- Provided information -
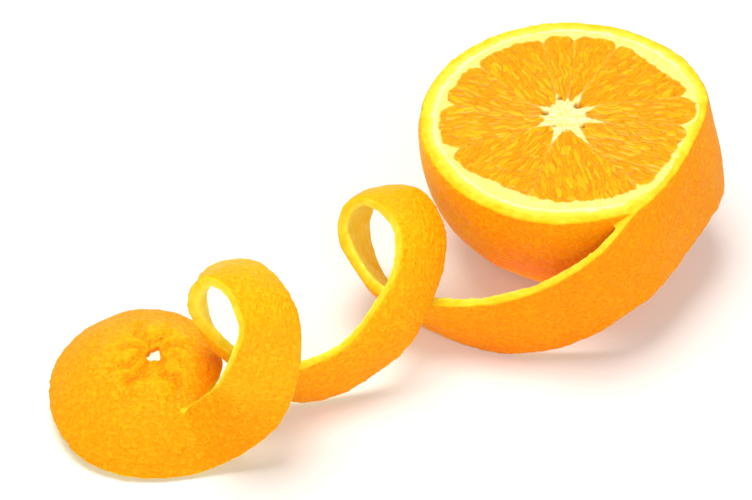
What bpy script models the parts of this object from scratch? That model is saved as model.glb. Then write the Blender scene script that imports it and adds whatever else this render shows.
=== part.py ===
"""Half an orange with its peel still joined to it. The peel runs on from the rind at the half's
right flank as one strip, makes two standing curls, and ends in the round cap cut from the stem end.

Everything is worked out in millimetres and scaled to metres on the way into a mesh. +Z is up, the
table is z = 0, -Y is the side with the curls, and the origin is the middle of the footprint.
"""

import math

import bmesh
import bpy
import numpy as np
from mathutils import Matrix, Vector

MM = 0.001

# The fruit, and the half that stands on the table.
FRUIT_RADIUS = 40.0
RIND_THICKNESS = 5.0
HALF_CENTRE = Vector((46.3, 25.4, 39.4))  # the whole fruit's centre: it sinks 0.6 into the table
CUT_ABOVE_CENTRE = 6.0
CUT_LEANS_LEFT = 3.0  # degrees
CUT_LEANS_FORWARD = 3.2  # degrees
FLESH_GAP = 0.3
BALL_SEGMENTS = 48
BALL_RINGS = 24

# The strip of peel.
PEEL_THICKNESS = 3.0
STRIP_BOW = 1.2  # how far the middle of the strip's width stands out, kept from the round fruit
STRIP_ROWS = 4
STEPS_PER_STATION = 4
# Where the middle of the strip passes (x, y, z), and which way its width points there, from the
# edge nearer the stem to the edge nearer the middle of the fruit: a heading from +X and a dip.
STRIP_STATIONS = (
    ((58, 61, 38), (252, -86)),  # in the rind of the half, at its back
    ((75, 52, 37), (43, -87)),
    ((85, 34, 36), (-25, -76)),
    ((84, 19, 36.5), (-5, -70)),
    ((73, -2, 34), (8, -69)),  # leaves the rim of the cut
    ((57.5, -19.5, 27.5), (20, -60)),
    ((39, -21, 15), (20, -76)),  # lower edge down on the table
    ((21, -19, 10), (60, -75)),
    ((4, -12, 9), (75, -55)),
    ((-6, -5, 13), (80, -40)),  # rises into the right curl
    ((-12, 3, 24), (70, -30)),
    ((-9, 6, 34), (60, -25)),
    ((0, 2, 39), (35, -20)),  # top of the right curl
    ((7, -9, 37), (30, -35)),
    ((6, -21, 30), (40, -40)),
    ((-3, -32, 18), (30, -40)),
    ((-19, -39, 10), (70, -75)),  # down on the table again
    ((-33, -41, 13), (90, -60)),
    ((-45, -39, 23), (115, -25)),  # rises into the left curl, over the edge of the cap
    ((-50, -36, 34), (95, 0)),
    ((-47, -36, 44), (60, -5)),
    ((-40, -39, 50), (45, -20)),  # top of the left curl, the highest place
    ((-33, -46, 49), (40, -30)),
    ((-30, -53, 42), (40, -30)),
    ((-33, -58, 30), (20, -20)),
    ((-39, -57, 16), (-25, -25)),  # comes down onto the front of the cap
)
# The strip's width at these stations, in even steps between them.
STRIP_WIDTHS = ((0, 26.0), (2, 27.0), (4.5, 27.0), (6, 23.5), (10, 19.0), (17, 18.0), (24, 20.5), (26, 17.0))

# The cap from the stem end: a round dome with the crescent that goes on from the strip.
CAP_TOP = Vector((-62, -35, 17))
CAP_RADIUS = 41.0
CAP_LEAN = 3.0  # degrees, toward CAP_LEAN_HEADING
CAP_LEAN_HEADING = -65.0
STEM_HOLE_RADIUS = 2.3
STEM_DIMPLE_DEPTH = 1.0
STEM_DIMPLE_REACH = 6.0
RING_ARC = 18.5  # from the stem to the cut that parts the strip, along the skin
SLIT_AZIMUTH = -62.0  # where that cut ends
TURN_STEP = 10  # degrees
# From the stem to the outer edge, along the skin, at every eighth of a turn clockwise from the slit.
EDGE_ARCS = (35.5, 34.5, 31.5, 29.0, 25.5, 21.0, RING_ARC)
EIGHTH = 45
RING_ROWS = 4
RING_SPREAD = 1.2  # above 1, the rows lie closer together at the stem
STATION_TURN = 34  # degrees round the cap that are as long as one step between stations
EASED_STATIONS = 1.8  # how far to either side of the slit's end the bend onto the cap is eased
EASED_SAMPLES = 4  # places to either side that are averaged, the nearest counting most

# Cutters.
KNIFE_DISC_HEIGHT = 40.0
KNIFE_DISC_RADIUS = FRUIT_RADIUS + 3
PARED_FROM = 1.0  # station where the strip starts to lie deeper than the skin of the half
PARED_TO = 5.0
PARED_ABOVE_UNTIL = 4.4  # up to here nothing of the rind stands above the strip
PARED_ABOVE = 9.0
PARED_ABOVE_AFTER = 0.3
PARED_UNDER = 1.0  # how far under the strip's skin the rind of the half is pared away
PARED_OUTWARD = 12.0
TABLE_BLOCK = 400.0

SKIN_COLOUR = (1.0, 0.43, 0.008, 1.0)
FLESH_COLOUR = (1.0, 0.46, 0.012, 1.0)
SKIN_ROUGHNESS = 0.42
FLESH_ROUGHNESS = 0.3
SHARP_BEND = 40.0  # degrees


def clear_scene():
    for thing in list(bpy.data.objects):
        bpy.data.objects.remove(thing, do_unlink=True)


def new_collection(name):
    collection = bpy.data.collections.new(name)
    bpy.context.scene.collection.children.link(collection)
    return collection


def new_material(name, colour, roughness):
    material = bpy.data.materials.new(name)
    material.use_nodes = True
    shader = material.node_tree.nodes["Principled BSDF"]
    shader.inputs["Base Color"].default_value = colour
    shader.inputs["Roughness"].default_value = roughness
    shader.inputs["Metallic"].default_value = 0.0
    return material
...
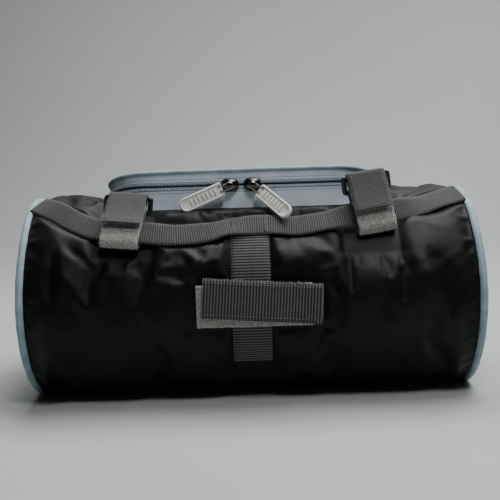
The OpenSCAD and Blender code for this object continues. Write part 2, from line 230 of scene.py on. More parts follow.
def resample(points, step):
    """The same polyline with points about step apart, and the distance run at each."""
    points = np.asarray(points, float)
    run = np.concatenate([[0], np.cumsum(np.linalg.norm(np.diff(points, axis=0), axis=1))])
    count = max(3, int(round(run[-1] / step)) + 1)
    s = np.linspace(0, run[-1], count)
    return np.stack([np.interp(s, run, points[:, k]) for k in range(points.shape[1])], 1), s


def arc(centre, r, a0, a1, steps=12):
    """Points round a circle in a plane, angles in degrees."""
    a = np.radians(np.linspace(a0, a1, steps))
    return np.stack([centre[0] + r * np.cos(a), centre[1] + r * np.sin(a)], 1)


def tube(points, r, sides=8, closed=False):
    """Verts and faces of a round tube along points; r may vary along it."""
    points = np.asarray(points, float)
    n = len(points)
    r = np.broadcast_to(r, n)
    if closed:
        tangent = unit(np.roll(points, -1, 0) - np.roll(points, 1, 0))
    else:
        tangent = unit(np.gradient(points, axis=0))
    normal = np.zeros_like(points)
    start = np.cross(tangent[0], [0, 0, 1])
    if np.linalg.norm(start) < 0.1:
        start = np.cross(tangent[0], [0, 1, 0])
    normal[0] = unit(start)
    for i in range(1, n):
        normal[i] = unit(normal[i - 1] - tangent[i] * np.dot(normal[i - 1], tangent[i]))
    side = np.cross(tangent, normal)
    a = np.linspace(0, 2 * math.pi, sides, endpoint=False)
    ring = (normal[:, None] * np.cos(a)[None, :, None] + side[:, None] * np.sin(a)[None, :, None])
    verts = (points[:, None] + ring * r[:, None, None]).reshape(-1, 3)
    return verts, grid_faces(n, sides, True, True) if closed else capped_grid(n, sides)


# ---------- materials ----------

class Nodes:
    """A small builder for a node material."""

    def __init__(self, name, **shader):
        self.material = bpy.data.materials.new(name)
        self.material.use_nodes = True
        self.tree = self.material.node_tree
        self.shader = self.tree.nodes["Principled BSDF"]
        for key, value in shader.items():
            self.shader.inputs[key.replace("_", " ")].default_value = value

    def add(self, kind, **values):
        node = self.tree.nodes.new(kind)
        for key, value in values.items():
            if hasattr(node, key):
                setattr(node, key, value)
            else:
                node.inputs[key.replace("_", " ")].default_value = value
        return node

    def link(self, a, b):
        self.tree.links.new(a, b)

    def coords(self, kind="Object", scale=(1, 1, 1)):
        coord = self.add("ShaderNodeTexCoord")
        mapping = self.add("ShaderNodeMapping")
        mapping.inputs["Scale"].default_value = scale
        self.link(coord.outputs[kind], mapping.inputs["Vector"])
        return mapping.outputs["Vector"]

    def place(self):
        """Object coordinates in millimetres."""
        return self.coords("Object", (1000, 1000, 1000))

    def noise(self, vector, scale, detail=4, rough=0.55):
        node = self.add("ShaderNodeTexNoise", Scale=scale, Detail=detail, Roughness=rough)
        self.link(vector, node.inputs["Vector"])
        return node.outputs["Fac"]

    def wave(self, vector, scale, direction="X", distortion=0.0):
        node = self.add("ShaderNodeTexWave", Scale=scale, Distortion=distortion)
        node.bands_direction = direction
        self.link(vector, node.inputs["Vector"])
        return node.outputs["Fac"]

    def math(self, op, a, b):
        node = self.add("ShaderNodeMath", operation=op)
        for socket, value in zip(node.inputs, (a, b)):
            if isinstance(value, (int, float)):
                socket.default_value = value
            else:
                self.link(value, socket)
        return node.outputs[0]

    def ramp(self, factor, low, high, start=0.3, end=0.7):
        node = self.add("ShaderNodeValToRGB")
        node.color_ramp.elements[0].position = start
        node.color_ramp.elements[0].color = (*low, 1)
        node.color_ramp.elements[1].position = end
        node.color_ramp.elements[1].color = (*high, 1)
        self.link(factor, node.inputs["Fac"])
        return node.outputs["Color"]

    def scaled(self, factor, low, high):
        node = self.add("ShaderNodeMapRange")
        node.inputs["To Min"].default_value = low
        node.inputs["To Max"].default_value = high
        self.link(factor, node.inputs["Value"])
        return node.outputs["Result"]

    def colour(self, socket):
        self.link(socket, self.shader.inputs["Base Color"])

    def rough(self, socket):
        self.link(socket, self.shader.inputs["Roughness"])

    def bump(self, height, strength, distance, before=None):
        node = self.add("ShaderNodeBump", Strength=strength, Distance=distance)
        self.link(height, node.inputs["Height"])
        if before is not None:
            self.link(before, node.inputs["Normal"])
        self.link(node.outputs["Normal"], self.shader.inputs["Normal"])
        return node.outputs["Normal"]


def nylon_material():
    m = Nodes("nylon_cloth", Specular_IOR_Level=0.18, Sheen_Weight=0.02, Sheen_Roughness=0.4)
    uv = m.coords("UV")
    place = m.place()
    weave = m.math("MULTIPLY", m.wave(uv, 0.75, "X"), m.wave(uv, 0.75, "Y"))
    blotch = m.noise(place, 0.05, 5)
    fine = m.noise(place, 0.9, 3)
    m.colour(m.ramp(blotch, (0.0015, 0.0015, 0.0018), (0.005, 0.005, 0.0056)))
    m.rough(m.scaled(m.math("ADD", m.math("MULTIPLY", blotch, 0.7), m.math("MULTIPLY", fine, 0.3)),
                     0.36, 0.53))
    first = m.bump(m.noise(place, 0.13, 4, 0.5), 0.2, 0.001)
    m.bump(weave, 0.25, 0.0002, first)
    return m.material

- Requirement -
From the records above, extract exactly and only the lines that begin at the line with "What bpy script" and stop after the line with "right flank as".

- Response to the task -
What bpy script models the parts of this object from scratch? That model is saved as model.glb. Then write the Blender scene script that imports it and adds whatever else this render shows.
=== part.py ===
"""Half an orange with its peel still joined to it. The peel runs on from the rind at the half's
right flank as one strip, makes two standing curls, and ends in the round cap cut from the stem end.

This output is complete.